— STORED RECORDS —
◇ ◇ ◇

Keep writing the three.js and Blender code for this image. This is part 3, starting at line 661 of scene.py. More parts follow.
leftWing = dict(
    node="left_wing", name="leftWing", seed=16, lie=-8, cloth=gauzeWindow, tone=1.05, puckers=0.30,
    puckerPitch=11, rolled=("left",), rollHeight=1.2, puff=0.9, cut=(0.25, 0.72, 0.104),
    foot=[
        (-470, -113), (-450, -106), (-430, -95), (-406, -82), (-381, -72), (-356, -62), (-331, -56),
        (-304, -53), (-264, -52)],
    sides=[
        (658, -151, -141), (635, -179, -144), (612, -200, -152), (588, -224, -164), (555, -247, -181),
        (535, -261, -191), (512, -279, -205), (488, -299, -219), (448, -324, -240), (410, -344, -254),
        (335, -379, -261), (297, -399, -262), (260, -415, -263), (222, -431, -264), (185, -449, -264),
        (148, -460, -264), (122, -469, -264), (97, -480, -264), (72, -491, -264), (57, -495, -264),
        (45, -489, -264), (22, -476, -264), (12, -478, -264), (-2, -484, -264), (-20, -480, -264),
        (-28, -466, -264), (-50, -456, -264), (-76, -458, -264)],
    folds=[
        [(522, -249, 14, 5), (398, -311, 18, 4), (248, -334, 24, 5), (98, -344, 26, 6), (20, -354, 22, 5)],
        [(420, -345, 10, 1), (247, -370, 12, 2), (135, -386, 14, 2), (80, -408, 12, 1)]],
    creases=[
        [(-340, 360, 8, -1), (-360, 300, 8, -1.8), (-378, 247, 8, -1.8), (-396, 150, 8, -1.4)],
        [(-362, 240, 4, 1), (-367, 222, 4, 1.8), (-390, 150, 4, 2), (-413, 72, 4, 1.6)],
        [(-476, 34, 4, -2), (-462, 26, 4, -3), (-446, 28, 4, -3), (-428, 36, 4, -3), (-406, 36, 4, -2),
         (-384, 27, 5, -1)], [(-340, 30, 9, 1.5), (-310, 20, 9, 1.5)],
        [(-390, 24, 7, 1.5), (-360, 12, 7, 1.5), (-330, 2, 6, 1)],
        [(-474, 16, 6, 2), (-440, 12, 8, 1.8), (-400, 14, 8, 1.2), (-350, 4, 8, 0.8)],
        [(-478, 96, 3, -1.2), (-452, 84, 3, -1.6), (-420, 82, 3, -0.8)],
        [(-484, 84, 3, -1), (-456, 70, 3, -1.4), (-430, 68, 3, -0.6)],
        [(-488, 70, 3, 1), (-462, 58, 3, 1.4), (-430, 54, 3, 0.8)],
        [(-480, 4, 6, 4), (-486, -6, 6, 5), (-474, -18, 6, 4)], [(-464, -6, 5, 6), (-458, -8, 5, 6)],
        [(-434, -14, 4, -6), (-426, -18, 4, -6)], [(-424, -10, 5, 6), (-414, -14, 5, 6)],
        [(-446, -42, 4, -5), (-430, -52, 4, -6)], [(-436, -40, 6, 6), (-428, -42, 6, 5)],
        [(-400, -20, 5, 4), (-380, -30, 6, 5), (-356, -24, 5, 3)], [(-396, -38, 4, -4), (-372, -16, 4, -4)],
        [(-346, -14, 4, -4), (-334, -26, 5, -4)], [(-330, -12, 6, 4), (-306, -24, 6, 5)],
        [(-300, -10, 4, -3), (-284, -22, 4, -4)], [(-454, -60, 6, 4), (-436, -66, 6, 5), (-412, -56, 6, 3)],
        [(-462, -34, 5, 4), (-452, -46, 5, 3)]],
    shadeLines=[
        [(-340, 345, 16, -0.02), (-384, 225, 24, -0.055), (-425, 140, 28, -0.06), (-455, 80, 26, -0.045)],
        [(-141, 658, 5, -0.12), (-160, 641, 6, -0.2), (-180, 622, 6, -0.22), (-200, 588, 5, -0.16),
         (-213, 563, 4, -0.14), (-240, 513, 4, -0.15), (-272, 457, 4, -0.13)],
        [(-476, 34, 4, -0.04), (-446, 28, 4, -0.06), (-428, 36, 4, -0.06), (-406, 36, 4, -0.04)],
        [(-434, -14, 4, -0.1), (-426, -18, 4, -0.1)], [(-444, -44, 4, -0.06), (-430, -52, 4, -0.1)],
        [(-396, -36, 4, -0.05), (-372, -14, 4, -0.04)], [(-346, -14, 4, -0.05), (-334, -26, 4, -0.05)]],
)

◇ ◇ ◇

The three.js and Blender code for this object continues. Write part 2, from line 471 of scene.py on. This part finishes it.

◇ ◇ ◇

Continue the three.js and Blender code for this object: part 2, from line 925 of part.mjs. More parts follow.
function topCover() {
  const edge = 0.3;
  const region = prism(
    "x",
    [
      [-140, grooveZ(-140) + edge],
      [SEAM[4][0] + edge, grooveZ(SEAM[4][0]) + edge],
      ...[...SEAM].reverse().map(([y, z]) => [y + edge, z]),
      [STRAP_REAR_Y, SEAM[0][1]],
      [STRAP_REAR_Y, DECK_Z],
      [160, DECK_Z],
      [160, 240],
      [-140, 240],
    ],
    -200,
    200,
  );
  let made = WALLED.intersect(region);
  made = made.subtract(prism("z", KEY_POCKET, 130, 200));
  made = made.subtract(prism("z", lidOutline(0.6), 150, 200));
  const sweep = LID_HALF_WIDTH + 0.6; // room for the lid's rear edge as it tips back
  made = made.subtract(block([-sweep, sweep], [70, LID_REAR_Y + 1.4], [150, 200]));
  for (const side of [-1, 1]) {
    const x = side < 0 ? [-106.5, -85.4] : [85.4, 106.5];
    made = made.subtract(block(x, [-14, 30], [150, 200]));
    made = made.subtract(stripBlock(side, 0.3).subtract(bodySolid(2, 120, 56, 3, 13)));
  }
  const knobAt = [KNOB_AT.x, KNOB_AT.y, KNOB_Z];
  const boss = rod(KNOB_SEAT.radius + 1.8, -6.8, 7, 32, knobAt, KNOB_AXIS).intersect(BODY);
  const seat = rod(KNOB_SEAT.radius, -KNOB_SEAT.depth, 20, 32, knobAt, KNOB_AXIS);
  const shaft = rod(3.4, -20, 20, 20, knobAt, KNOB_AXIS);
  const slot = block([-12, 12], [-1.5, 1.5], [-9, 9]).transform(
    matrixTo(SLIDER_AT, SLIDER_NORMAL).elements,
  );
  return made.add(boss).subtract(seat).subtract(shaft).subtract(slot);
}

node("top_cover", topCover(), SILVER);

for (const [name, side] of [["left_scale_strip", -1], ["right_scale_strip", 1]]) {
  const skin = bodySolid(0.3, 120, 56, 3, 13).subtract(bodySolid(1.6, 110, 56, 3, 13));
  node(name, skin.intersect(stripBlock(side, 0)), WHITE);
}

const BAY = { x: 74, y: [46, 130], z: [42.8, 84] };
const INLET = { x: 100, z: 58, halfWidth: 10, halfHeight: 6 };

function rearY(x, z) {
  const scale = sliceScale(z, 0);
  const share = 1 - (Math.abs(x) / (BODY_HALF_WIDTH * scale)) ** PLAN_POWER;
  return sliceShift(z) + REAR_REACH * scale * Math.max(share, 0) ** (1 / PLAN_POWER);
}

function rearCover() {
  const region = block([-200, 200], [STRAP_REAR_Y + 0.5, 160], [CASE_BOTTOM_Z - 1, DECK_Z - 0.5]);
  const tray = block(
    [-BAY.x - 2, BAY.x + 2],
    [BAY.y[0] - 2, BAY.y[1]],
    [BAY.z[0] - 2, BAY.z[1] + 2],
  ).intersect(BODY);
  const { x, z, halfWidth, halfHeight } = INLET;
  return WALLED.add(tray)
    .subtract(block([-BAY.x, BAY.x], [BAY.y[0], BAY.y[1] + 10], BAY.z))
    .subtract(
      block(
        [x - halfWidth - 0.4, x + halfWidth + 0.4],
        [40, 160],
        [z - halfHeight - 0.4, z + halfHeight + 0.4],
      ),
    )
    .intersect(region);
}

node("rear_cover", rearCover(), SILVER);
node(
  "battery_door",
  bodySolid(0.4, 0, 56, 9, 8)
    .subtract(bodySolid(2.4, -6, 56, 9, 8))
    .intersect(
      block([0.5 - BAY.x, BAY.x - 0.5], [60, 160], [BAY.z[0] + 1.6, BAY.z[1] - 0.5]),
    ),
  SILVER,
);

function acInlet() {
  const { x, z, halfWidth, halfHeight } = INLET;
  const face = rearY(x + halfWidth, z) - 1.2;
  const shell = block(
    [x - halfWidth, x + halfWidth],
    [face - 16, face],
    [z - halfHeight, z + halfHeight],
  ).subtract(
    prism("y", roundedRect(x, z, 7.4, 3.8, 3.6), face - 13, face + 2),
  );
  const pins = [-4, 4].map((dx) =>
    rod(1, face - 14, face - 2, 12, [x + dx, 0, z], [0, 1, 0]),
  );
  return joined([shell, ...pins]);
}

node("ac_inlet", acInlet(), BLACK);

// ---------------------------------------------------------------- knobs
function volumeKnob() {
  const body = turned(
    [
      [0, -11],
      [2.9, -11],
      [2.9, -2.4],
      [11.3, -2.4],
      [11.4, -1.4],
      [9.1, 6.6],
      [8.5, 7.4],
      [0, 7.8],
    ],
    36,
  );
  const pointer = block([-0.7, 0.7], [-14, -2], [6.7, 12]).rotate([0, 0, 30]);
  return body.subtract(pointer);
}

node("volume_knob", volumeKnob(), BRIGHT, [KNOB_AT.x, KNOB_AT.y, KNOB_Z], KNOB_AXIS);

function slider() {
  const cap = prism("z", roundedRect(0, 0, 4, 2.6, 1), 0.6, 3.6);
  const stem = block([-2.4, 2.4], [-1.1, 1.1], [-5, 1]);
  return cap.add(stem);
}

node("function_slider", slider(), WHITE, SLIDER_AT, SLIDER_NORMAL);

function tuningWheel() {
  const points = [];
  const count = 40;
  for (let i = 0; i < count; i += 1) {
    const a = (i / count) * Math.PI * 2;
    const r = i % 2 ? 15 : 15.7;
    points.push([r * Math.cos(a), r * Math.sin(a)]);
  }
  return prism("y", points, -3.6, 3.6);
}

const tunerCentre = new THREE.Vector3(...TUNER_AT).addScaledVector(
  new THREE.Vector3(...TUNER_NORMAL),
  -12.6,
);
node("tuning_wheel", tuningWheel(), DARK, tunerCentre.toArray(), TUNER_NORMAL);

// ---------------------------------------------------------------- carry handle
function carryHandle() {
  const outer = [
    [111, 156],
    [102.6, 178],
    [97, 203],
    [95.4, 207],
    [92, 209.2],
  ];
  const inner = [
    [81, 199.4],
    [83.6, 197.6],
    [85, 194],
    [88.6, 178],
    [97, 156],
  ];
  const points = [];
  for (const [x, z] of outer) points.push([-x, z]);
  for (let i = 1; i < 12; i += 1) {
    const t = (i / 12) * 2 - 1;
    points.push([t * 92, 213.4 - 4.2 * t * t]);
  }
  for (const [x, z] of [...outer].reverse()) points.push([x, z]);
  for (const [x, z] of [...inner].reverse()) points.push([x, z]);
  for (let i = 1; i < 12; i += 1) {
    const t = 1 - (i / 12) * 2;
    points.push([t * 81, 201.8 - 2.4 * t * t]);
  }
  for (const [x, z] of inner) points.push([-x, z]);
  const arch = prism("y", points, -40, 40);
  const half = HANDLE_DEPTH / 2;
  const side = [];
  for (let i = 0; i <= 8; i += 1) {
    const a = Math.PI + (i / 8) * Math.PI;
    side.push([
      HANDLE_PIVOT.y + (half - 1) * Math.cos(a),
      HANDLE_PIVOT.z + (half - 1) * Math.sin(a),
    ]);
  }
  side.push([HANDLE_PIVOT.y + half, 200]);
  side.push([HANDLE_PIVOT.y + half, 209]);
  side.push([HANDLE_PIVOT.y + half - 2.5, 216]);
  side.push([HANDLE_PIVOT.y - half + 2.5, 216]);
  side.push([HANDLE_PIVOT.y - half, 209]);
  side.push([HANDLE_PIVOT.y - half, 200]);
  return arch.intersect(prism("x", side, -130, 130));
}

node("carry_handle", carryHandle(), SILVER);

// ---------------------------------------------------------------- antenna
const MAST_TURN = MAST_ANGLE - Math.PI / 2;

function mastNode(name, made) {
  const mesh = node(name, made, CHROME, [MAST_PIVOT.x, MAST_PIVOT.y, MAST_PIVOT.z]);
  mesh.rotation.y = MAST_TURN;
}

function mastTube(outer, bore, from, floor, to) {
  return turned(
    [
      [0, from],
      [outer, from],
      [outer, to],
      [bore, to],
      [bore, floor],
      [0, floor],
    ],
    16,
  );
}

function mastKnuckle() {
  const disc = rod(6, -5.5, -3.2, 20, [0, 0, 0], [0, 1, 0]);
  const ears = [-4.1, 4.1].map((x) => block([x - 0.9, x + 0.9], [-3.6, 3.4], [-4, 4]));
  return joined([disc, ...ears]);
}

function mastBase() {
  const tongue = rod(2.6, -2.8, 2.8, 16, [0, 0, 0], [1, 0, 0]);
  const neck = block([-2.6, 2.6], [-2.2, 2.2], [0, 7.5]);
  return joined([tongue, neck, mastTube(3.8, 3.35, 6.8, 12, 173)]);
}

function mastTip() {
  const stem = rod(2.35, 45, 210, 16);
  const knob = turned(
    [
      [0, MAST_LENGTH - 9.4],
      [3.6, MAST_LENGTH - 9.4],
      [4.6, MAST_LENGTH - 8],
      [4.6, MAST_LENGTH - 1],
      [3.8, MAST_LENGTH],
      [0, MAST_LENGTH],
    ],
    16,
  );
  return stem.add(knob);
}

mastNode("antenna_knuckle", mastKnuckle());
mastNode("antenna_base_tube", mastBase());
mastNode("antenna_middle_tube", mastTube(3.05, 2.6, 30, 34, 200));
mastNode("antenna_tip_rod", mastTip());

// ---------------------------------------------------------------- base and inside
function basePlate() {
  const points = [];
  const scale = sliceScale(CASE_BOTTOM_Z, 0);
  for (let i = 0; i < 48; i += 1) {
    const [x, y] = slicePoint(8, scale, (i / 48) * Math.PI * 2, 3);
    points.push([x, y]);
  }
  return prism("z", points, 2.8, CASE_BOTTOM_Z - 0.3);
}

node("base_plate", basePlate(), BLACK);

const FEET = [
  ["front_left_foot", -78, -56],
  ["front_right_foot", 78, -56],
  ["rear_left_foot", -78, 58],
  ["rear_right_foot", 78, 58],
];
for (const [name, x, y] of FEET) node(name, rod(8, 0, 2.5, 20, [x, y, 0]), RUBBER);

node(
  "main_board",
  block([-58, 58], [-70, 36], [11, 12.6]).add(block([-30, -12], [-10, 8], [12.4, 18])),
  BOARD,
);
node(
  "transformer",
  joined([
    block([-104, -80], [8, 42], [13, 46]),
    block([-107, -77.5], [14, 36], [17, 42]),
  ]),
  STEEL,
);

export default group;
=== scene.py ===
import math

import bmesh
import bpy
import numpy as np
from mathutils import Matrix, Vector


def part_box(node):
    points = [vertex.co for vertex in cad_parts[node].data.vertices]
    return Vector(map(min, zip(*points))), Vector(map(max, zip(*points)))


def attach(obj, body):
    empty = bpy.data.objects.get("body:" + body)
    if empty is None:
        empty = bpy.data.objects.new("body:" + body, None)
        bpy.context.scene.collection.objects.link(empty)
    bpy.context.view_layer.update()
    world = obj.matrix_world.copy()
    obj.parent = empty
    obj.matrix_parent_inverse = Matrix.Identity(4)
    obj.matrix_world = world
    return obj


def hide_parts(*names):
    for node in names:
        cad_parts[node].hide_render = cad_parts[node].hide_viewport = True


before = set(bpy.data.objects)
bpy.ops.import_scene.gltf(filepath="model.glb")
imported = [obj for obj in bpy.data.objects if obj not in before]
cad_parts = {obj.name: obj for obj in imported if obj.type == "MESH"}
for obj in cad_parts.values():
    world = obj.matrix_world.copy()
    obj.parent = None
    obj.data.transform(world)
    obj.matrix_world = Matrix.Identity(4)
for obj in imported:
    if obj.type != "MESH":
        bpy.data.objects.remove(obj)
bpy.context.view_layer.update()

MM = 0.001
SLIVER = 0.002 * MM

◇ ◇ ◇

— WHAT YOU HAVE TO DO —
Pull every line containing "names" from the data.

— COMPLETED EXERCISE —
def hide_parts(*names):
    for node in names:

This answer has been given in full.